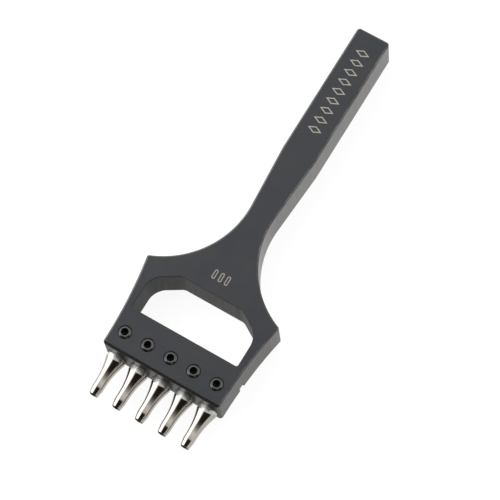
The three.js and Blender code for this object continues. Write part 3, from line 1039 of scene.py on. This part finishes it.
def make_world():
    """A white tent with a dark opening above and to the right, and a dark room low in front."""
    world = bpy.data.worlds.new("studio")
    bpy.context.scene.world = world
    n = Nodes(world)
    direction = n.add("ShaderNodeTexCoord").outputs["Generated"]
    parts = n.add("ShaderNodeSeparateXYZ", Vector=direction)
    across, along = parts.outputs["X"], parts.outputs["Y"]
    right_of_middle = n.ramp_value(across, *OPENING_LEFT, smooth=True)
    left_of_horizon = n.ramp_value(across, *OPENING_RIGHT, 1, 0, smooth=True)
    toward_back = n.ramp_value(along, *OPENING_BACK)
    before_back = n.math("SUBTRACT", 1.0, n.math("POWER", toward_back, 2.0))
    behind_front = n.ramp_value(along, *OPENING_FRONT, smooth=True)
    opening = n.math("MULTIPLY", n.math("MULTIPLY", right_of_middle, left_of_horizon),
                     n.math("MULTIPLY", before_back, behind_front))
    low_front = n.ramp_value(along, *LOW_FRONT, 1, 0, smooth=True)
    dark = n.math("MAXIMUM", opening, low_front)
    colour = n.mix(dark, rgb(*TENT_BRIGHT), rgb(*TENT_DARK))
    background = n.add("ShaderNodeBackground", Color=colour, Strength=1.0)
    output = n.add("ShaderNodeOutputWorld")
    n.tree.links.new(background.outputs[0], output.inputs["Surface"])


def make_key_light():
    data = bpy.data.lights.new("key_light", "AREA")
    data.shape = "RECTANGLE"
    data.size = KEY_HEIGHT * MM
    data.size_y = KEY_LENGTH * MM
    data.energy = KEY_POWER
    light = bpy.data.objects.new("key_light", data)
    bpy.context.scene.collection.objects.link(light)
    angle = math.radians(KEY_ANGLE)
    light.location = Vector((math.sin(angle), 0, math.cos(angle))) * KEY_DISTANCE * MM
    light.rotation_euler = Euler((0, angle, 0))


# ---- camera ---------------------------------------------------------------------------------------
CAMERA_X = 127.47
CAMERA_BEFORE_HEAD = 110.94      # in front of the lower face
CAMERA_HEIGHT = 562.2
CAMERA_TILT = 19.205             # degrees from straight down
CAMERA_HEADING = 40.634
CAMERA_ROLL = -10.086
CAMERA_LENS = 187.2
CAMERA_SENSOR = 36
CAMERA_NEAREST = 10
CAMERA_FARTHEST = 10000


def make_camera():
    data = bpy.data.cameras.new("camera")
    data.lens = CAMERA_LENS
    data.sensor_width = CAMERA_SENSOR
    data.clip_start = CAMERA_NEAREST * MM
    data.clip_end = CAMERA_FARTHEST * MM
    camera = bpy.data.objects.new("camera", data)
    bpy.context.scene.collection.objects.link(camera)
    camera.location = Vector((CAMERA_X, LOWER_FACE - CAMERA_BEFORE_HEAD, CAMERA_HEIGHT)) * MM
    turn = Matrix.Rotation(math.radians(CAMERA_HEADING), 3, "Z")
    tilt = Matrix.Rotation(math.radians(CAMERA_TILT), 3, "X")
    roll = Matrix.Rotation(math.radians(CAMERA_ROLL), 3, "Z")
    camera.rotation_euler = (turn @ tilt @ roll).to_euler()
    bpy.context.scene.camera = camera


# ---- scene ----------------------------------------------------------------------------------------
make_camera()
make_world()
make_key_light()
make_floor()
bpy.context.scene.view_settings.view_transform = "Standard"

make_holder(blackened_steel(), foot_shade_steel(), milled_steel(), hole_shade_steel())
make_bits([
    polished_steel("polished_steel", STEEL_BASE, 0.08, 0.16, 0.12, 0.003),
    polished_steel("bevel_steel", STEEL_BASE, 0.06, 0.12, 0.08, 0.003),
    ground_steel(),
    bore_steel(),
])
# the hex sockets take the same near-black material, painted shade
make_screws([black_oxide(), hole_shade_steel()])
make_marks(etched_steel())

▶ **What you have to do**:
Print the listing above from its first line through the line with "light.rotation_euler = Euler((0, angle, 0))", and stop there.

▶ **Result**:
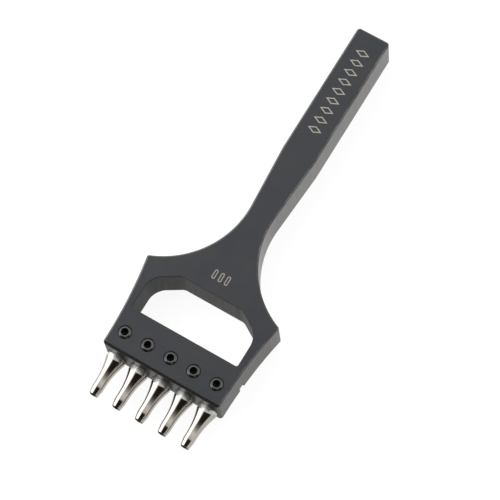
The three.js and Blender code for this object continues. Write part 3, from line 1039 of scene.py on. This part finishes it.
def make_world():
    """A white tent with a dark opening above and to the right, and a dark room low in front."""
    world = bpy.data.worlds.new("studio")
    bpy.context.scene.world = world
    n = Nodes(world)
    direction = n.add("ShaderNodeTexCoord").outputs["Generated"]
    parts = n.add("ShaderNodeSeparateXYZ", Vector=direction)
    across, along = parts.outputs["X"], parts.outputs["Y"]
    right_of_middle = n.ramp_value(across, *OPENING_LEFT, smooth=True)
    left_of_horizon = n.ramp_value(across, *OPENING_RIGHT, 1, 0, smooth=True)
    toward_back = n.ramp_value(along, *OPENING_BACK)
    before_back = n.math("SUBTRACT", 1.0, n.math("POWER", toward_back, 2.0))
    behind_front = n.ramp_value(along, *OPENING_FRONT, smooth=True)
    opening = n.math("MULTIPLY", n.math("MULTIPLY", right_of_middle, left_of_horizon),
                     n.math("MULTIPLY", before_back, behind_front))
    low_front = n.ramp_value(along, *LOW_FRONT, 1, 0, smooth=True)
    dark = n.math("MAXIMUM", opening, low_front)
    colour = n.mix(dark, rgb(*TENT_BRIGHT), rgb(*TENT_DARK))
    background = n.add("ShaderNodeBackground", Color=colour, Strength=1.0)
    output = n.add("ShaderNodeOutputWorld")
    n.tree.links.new(background.outputs[0], output.inputs["Surface"])


def make_key_light():
    data = bpy.data.lights.new("key_light", "AREA")
    data.shape = "RECTANGLE"
    data.size = KEY_HEIGHT * MM
    data.size_y = KEY_LENGTH * MM
    data.energy = KEY_POWER
    light = bpy.data.objects.new("key_light", data)
    bpy.context.scene.collection.objects.link(light)
    angle = math.radians(KEY_ANGLE)
    light.location = Vector((math.sin(angle), 0, math.cos(angle))) * KEY_DISTANCE * MM
    light.rotation_euler = Euler((0, angle, 0))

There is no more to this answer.